Instances like this point to a problem of an unregulated and unclear marketplace for intrusions, the authors of the Atlantic Council report explained.

“While offensive cyber capabilities are helpful for law enforcement and border protection, the dual-use nature of many of these capabilities provides opportunity for malicious employment as well, especially when the capabilities are sold to authoritarian actors,” they wrote.

To help curb this activity, Willers and his co-authors—Winnona DeSombre and Lars Gjesvik—said more research needs to be done on the marketplace, especially on Chinese vendors’ activities. They also recommended companies implement know-your-customer policies, that arms fairs limit irresponsible proliferators’ attendance at events, tightening of export-control loopholes, and naming and shaming irresponsible vendors and customers.

Action on some of these fronts is already happening and is encouraging, Willers says. For instance, in May 2021 the European Union approved its long-awaited Dual-Use Regulation that created new rules for cyber surveillance technology and export restrictions based on public security and human rights considerations. The regulation went into effect on 9 September 2021 and shows that the EU is formally detailing that “if you sell these products, then certain rules apply,” Willers says.

The United States is using a slightly different approach—what Willers describes as more akin to a “large hammer”—to send a “strong signal immediately” that certain activity will not be tolerated.

On 3 November 2021, the U.S. Commerce Department’s Bureau of Industry and Security added Israel’s NSO Group to its Entity List for developing and supplying spyware to foreign governments that used the technology to target academics, activists, businesspeople, embassy workers, government workers, and journalists. Organizations on the Entity List are prohibited from exporting, re-exporting, or conducting in-country transfers of items—including technology—that pose a significant risk to the national security or foreign policy interests of the United States.

The bureau said in a press release that these tools allowed foreign governments to conduct transnational repression to silence dissenters beyond their borders, threatening rules-based international order.

“The United States is committed to aggressively using export controls to hold companies accountable that develop, traffic, or use technologies to conduct malicious activities that threaten the cybersecurity of members of civil society, dissidents, government officials, and organizations here and abroad,” said U.S. Secretary of Commerce Gina M. Raimondo.
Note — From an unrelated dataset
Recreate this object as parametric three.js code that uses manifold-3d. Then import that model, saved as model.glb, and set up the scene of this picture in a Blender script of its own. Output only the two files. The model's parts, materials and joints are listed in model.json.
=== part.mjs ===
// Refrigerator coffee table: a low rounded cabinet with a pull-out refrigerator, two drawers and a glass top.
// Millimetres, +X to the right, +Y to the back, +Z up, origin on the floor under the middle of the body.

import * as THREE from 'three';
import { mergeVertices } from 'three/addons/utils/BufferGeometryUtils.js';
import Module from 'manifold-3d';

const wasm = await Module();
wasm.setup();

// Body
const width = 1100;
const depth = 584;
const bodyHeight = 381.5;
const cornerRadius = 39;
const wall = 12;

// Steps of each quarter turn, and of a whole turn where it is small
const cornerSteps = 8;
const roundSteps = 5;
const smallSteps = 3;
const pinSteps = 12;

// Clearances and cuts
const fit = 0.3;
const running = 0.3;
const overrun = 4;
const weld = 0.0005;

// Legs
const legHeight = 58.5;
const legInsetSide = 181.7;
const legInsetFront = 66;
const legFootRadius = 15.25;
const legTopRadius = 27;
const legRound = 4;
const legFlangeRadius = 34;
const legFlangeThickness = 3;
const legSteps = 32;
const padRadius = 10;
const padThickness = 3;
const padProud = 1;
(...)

The U.S. Office of the Director of National Intelligence, along with the U.S. State Department, also issued a consumer guide on how to protect themselves from commercial surveillance tools.

And that’s not the only action against NSO Group. In November 2021, Apple filed a lawsuit against NSO Group and its parent company to hold it accountable for surveilling and targeting Apple users with its Pegasus spyware.

“State-sponsored actors like the NSO Group spend millions of dollars on sophisticated surveillance technologies without effective accountability. That needs to change,” said Craig Federighi, Apple’s senior vice president of software engineering, in a statement. “Apple devices are the most secure consumer hardware on the market—but private companies developing state-sponsored spyware have become even more dangerous.”

Apple’s suit seeks a permanent injunction to ban NSO Group from using any of the company’s software, services, or devices.

Ultimately, Willers says there is no perfect solution to this problem because the industry will continue to exist. The important thing, he says, is “to define what is acceptable and what is not.”

The naming and shaming that has been targeted towards NSO Group has worked to some extent, Willers says. The U.S. government placed the company on its Entity List, and Israel also moved to limit the number of countries its companies can export products to.

“The big surprise will be if it is enough to draw a red line for other market actors,” Willers says. “There are other companies out there that might not be as big…but they’re not doing fundamentally different stuff.”

NSO Group did not return a request for comment on this story. DarkMatter could not be reached for this story.